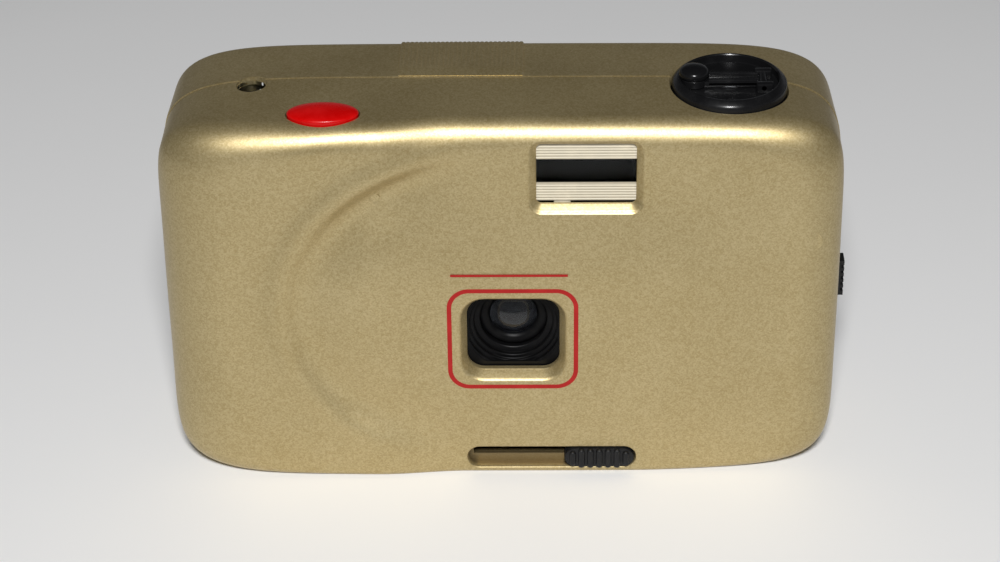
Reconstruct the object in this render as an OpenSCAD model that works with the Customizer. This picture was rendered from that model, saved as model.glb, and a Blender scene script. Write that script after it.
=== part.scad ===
// Compact 35 mm film camera with a panorama switch.
// Millimetres, +X to the right as seen from the front, the lens looks along -Y, +Z up.
// The origin lies on the base, under the middle of the body's depth.

/* [Body] */
// Width of the body
body_w = 117; // [115:0.5:122]
// Height of the body
body_h = 69.4; // [69.2:0.1:71]
// Depth of the front cover at the grip, forwards from the seam
grip_depth = 18.7; // [18.5:0.1:20]
// Depth of the front cover at the lens
lens_depth = 18.2; // [17.8:0.1:18.4]
// Depth of the front cover around the viewfinder
top_depth = 16.5; // [16.2:0.1:17]
// Depth of the front cover at its lower edge
foot_depth = 17.5; // [17.2:0.1:18]
// Depth of the back door, backwards from the seam
door_depth = 15.4; // [15.2:0.1:17]
// Wall of the covers
wall = 1.8; // [1.5:0.1:2]
// Thinnest front wall, around the viewfinder
front_wall = 1.2; // [1:0.1:1.3]
// Squareness of the outline at the seam and the door, higher has tighter corners
squareness = 7.5; // [6:0.1:8]
// Squareness of the front face's outline
front_squareness = 9.5; // [8:0.1:11]
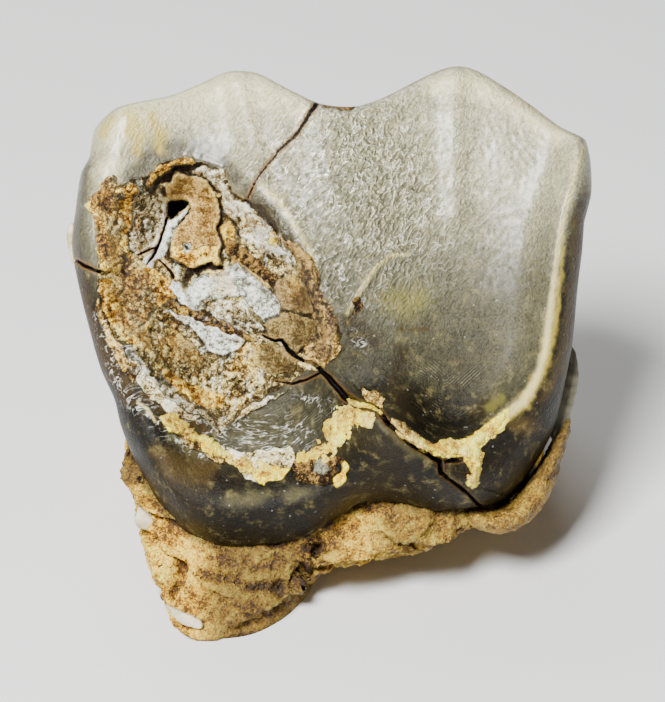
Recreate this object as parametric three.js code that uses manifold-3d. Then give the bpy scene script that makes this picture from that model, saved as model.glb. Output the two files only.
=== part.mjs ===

▬▬▬▬▬▬

### [GIVEN TASK]
Tally up the lines holding the string "script" in this listing, and report the total alone.

### [RESPONSE BELOW]
2